Last week’s alleged rape has turned St. John’s upside down, both causing a public stir and inquisitive speculation into the night’s events. While reports have varied, and at times been outlandish, the questions of identifying the rapist and learning the nuances of the entire case have been a mainstay.
When tragedy hits home, especially one as personal and particular as this one, there is no room for political finger pointing or Monday morning quarterbacking.
The situation has not been handled perfectly – the windows on the first floor of DaSilva Hall were screwed shut and the students were not directly informed by Residence Life administrators quickly enough. Most of the University’s choices have been the result of knee-jerk reactions, attempting to alleviate the awkward and unfortunate predicament as quickly and definitively as possible.
And while Student Affairs and the rest of the school’s administrative organizations should not receive a free pass, the students must open up to an understanding for such rash reactions, for they are not free from guilt either.
Over the course of the past few semesters, there has been a growing resentment on campus for the Residence Hall policies, often labeled restrictive and unfair.
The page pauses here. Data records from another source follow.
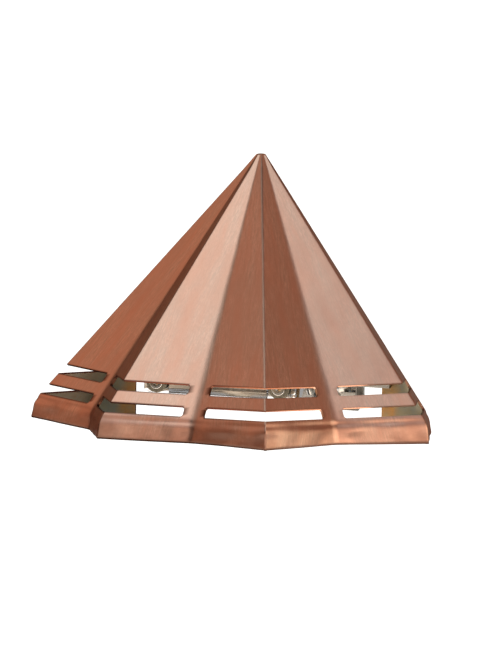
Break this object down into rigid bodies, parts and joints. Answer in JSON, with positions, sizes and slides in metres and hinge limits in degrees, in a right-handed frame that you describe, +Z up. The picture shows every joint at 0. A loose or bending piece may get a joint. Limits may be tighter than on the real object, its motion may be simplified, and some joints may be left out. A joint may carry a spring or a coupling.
{
  "type": "half-pyramid fence post light",
  "caption": "Side-mounted low-voltage light for a fence post: a folded copper half-pyramid hood with two rows of slots, over a lamp bracket with a replaceable lamp.",
  "frame": {"origin": "on the face that lies against the post, midway between the back plate's two slots for the post screws", "axes": "+Z up, +Y into the post, -Y out from the post, +X to the right for someone facing the light"},
  "size_m": [0.1386, 0.0693, 0.0888],
  "materials": {
    "brushed_copper": "vertically brushed copper, clear lacquered",
    "plate_steel": "plain stainless sheet",
    "polished_steel": "polished stainless strip",
    "mirror_aluminium": "bright aluminium",
    "yellow_brass": "plain brass",
    "eyelet_metal": "nickel-plated eyelet",
    "grey_fibre": "vulcanised fibre",
    "spring_bronze": "phosphor bronze strip",
    "tinned_brass": "tinned",
    "black_insulation": "soft insulation",
    "blue_insulation": "soft insulation",
    "black_rubber": "moulded rubber",
    "clear_glass": "clear glass",
    "lamp_cap_metal": "nickel-plated cap",
    "tungsten": "wound wire"
  },
  "bodies": {
    "bracket": {"back_plate": "plate_steel", "lamp_bracket": "polished_steel", "bracket_rivet_1": "plate_steel", "bracket_rivet_2": "plate_steel", "bracket_rivet_3": "plate_steel", "bracket_rivet_4": "plate_steel", "reflector": "mirror_aluminium", "reflector_rivet_left": "plate_steel", "reflector_rivet_right": "plate_steel", "eyelet_left": "eyelet_metal", "eyelet_right": "eyelet_metal", "front_washer_left": "grey_fibre", "front_washer_right": "grey_fibre", "rear_washer_left": "grey_fibre", "rear_washer_right": "grey_fibre", "lamp_clip_left": "spring_bronze", "lamp_clip_right": "spring_bronze", "terminal_left": "tinned_brass", "terminal_right": "tinned_brass", "lead_left": "black_insulation", "lead_right": "blue_insulation", "lead_grommet": "black_rubber", "retaining_washer": "plate_steel"},
    "shade": {"copper_shade": "brushed_copper", "hanger_strap": "yellow_brass", "hanger_nut": "yellow_brass"},
    "lamp": {"lamp_glass": "clear_glass", "lamp_cap_left": "lamp_cap_metal", "lamp_cap_right": "lamp_cap_metal", "lamp_filament": "tungsten"},
    "screw": {"retaining_screw": "yellow_brass"}
  },
  "joints": [
    {"name": "shade_lift", "type": "slide", "parent": "bracket", "child": "shade", "axis": [0, 0, 1], "range_m": [0, 0.06]},
    {"name": "lamp_pull", "type": "slide", "parent": "bracket", "child": "lamp", "axis": [0, 0, -1], "range_m": [0, 0.04]},
    {"name": "screw_turn", "type": "hinge", "parent": "bracket", "child": "screw", "pos_m": [0, -0.007, 0.0215], "axis": [0, 0, -1], "range_deg": [0, 1800]}
  ]
}
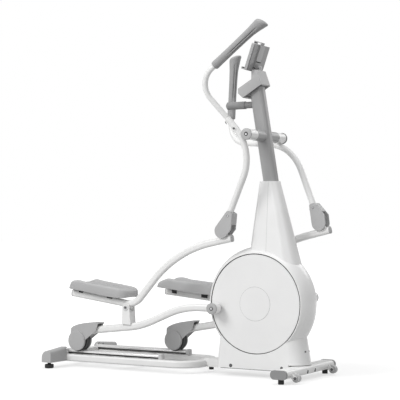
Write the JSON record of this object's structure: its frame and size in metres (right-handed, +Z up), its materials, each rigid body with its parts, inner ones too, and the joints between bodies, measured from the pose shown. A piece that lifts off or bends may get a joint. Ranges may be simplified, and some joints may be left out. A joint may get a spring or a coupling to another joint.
{
  "type": "elliptical trainer",
  "caption": "White and grey elliptical trainer: front crank drum, roller arms on rails, pedals, swinging handlebars, leaning mast with console and tablet holder.",
  "frame": {"origin": "on the floor, under the middle of the machine's overall box", "axes": "+X is forward, the way the user faces; +Y is the user's left; +Z is up"},
  "size_m": [1.424, 0.6, 1.7151],
  "materials": {
    "white_paint": "gloss powder coat",
    "white_plastic": "smooth satin gloss",
    "grey_plastic": "fine satin texture",
    "light_grey_plastic": "fine satin texture",
    "mast_grey": "satin powder coat",
    "dark_roller": "smooth, slightly worn",
    "black_rubber": "matte",
    "grip_foam": "soft matte",
    "chrome_rail": "polished",
    "steel": "machined",
    "cast_iron": "painted casting",
    "belt_rubber": "ribbed",
    "display_glass": "dark gloss window",
    "circuit_board": "solder resist"
  },
  "bodies": {
    "root": {"main_frame": "white_paint", "rear_frame": "white_paint", "slide_rails": "chrome_rail", "rail_clamps": "light_grey_plastic", "rear_stabiliser": "white_paint", "rear_covers": "grey_plastic", "rubber_feet": "black_rubber", "front_stabiliser": "white_paint", "front_end_caps": "grey_plastic", "transport_axles": "steel", "housing_right": "white_plastic", "housing_left": "white_plastic", "tower_front": "white_plastic", "tower_rear": "white_plastic", "crank_bearings": "steel", "flywheel_axle": "steel", "drive_belt": "belt_rubber", "mast": "mast_grey", "axle_housing": "mast_grey", "handlebar_axle": "steel", "fixed_grip_foam": "grip_foam", "console_shell": "grey_plastic", "console_panel": "light_grey_plastic", "display_lens": "display_glass", "console_board": "circuit_board"},
    "crank": {"crank_shaft": "steel", "crank_pulley": "cast_iron", "crank_disc_right": "white_plastic", "crank_disc_left": "white_plastic", "disc_caps": "white_plastic", "crank_pins": "steel"},
    "flywheel": {"flywheel": "cast_iron"},
    "foot_right": {"rear_foot_right": "black_rubber"},
    "foot_left": {"rear_foot_left": "black_rubber"},
    "wheel_right": {"transport_wheel_right": "grey_plastic"},
    "wheel_left": {"transport_wheel_left": "grey_plastic"},
    "holder": {"tablet_holder": "grey_plastic", "clip_spring": "steel"},
    "clip": {"tablet_clip": "grey_plastic"},
    "button": {"mode_button": "light_grey_plastic"},
    "carriage_right": {"roller_axle_right": "steel"},
    "roller_right": {"roller_wheel_right": "dark_roller"},
    "arm_right": {"roller_arm_right": "white_paint", "roller_cover_right": "grey_plastic", "pivot_bolt_right": "steel"},
    "pedal_arm_right": {"pedal_arm_right": "white_paint", "pedal_right": "grey_plastic"},
    "bar_right": {"handlebar_right": "white_paint", "grip_right": "grip_foam", "handlebar_covers_right": "grey_plastic"},
    "carriage_left": {"roller_axle_left": "steel"},
    "roller_left": {"roller_wheel_left": "dark_roller"},
    "arm_left": {"roller_arm_left": "white_paint", "roller_cover_left": "grey_plastic", "pivot_bolt_left": "steel"},
    "pedal_arm_left": {"pedal_arm_left": "white_paint", "pedal_left": "grey_plastic"},
    "bar_left": {"handlebar_left": "white_paint", "grip_left": "grip_foam", "handlebar_covers_left": "grey_plastic"}
  },
  "joints": [
    {"name": "stride_right", "type": "slide", "parent": "root", "child": "carriage_right", "axis": [1, 0, 0], "range_m": [0, 0.4232]},
    {"name": "stride_left", "type": "slide", "parent": "root", "child": "carriage_left", "axis": [1, 0, 0], "range_m": [-0.4242, 0.001]},
    {"name": "crank_turn", "type": "hinge", "parent": "root", "child": "crank", "pos_m": [0.408, 0, 0.354], "axis": [0, 1, 0], "continuous": true},
    {"name": "flywheel_turn", "type": "hinge", "parent": "root", "child": "flywheel", "pos_m": [0.33, -0.034, 0.19], "axis": [0, 1, 0], "continuous": true},
    {"name": "roller_right_turn", "type": "hinge", "parent": "carriage_right", "child": "roller_right", "pos_m": [-0.59144, -0.133, 0.136], "axis": [0, 1, 0], "continuous": true},
    {"name": "arm_right_tilt", "type": "hinge", "parent": "carriage_right", "child": "arm_right", "pos_m": [-0.59144, -0.133, 0.136], "axis": [0, 1, 0], "range_deg": [-3.88, 0.05]},
    {"name": "pedal_right_tilt", "type": "hinge", "parent": "arm_right", "child": "pedal_arm_right", "pos_m": [-0.28983, -0.132, 0.31691], "axis": [0, 1, 0], "range_deg": [-0.05, 1.93]},
    {"name": "bar_right_swing", "type": "hinge", "parent": "root", "child": "bar_right", "pos_m": [0.421, -0.132, 1.1685], "axis": [0, 1, 0], "range_deg": [-48.01, 0.05]},
    {"name": "roller_left_turn", "type": "hinge", "parent": "carriage_left", "child": "roller_left", "pos_m": [-0.16824, 0.133, 0.136], "axis": [0, 1, 0], "continuous": true},
    {"name": "arm_left_tilt", "type": "hinge", "parent": "carriage_left", "child": "arm_left", "pos_m": [-0.16824, 0.133, 0.136], "axis": [0, 1, 0], "range_deg": [-0.05, 3.88]},
    {"name": "pedal_left_tilt", "type": "hinge", "parent": "arm_left", "child": "pedal_arm_left", "pos_m": [0.12061, 0.132, 0.33666], "axis": [0, 1, 0], "range_deg": [-1.93, 0.05]},
    {"name": "bar_left_swing", "type": "hinge", "parent": "root", "child": "bar_left", "pos_m": [0.421, 0.132, 1.1685], "axis": [0, 1, 0], "range_deg": [-0.05, 48.01]},
    {"name": "wheel_right_turn", "type": "hinge", "parent": "root", "child": "wheel_right", "pos_m": [0.692, -0.203, 0.028], "axis": [0, 1, 0], "continuous": true},
    {"name": "foot_right_turn", "type": "hinge", "parent": "root", "child": "foot_right", "pos_m": [-0.685, -0.272, 0.01], "axis": [0, 0, 1], "continuous": true},
    {"name": "wheel_left_turn", "type": "hinge", "parent": "root", "child": "wheel_left", "pos_m": [0.692, 0.203, 0.028], "axis": [0, 1, 0], "continuous": true},
    {"name": "foot_left_turn", "type": "hinge", "parent": "root", "child": "foot_left", "pos_m": [-0.685, 0.272, 0.01], "axis": [0, 0, 1], "continuous": true},
    {"name": "holder_tilt", "type": "hinge", "parent": "root", "child": "holder", "pos_m": [0.39, 0, 1.508], "axis": [0, 1, 0], "range_deg": [-4, 12]},
    {"name": "clip_slide", "type": "slide", "parent": "holder", "child": "clip", "axis": [0.3338, 0, 0.9426], "range_m": [0, 0.03], "stiffness_N_per_m": 150, "springref_m": -0.005},
    {"name": "button_press", "type": "slide", "parent": "root", "child": "button", "axis": [0.4939, 0, -0.8695], "range_m": [0, 0.0015], "stiffness_N_per_m": 400, "springref_m": -0.001}
  ],
  "couplings": [
    {"joint": "stride_left", "follows": "stride_right", "ratio": -1},
    {"joint": "crank_turn", "follows": "stride_right", "rad_per_m": 7.4234},
    {"joint": "flywheel_turn", "follows": "stride_right", "rad_per_m": 48.252},
    {"joint": "roller_right_turn", "follows": "stride_right", "rad_per_m": 21.459},
    {"joint": "arm_right_tilt", "follows": "stride_right", "rad_per_m": -0.15802},
    {"joint": "pedal_right_tilt", "follows": "stride_right", "rad_per_m": 0.077352},
    {"joint": "bar_right_swing", "follows": "stride_right", "rad_per_m": -1.9779},
    {"joint": "roller_left_turn", "follows": "stride_right", "rad_per_m": -21.459},
    {"joint": "arm_left_tilt", "follows": "stride_right", "rad_per_m": 0.15802},
    {"joint": "pedal_left_tilt", "follows": "stride_right", "rad_per_m": -0.077352},
    {"joint": "bar_left_swing", "follows": "stride_right", "rad_per_m": 1.9779}
  ]
}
The policies, while most times met with disdain, have now been met with a definite level of understanding.
“When something like this happens, I understand why we have such tight security,” said freshman Rico Ryan, a DaSilva Hall resident.
Freshman resident Jennifer Drago repeated this sentiment when asked about the strict Residence Life policies.
“This is annoying, but I feel safe,” Drago said.
Dr. Jose Rodriguez, the interim director of Residence Life, associate vice president of Student Affairs, and Dean of Students, is likely subject to one of the most trying stretches of his entire career. While Rodriguez declined comment on the incident (citing the pending investigation), it is evident that he is stuck between the rocks of even tighter security and festering campus resentment.
For now, it is expected and acceptable that University administrators say little about this tragedy. They are unfairly subject to much scrutiny under the biased microscope of hindsight.
The matters of responsibility and accountability can be widely shared by all parties involved, including the victim herself, as she stated in an interview.
This incident, however, is not the type of happening that deserves to be subject to the kind of round-table cross-firing that we see so often in the media. This incident deals with the effects and nuances of violence, not sex.
To politicize such an issue is not just mindless, it is inhumane.
Instead of filling our minds with speculation and hearsay, we must divulge ourselves into foreign shoes; the shoes of the administration, the shoes of her friends, and most of all, the shoes of the victim.
The victim of this violent crime is a student, a teenager at that, who must not only carry with her a degradation of body and mind, but is subject to immature banter among students who overlook the violent nature of this crime and the personal account of the victim.
She is not a statistic or an example, though she will be widely known as such. She is an individual who suffered a personal, intimate, and grievous attack.
In a time where nearly every issue is politicized, we must not leave room in our hearts for cynical speculation or iniquitous judgment. That space must be left only for compassion.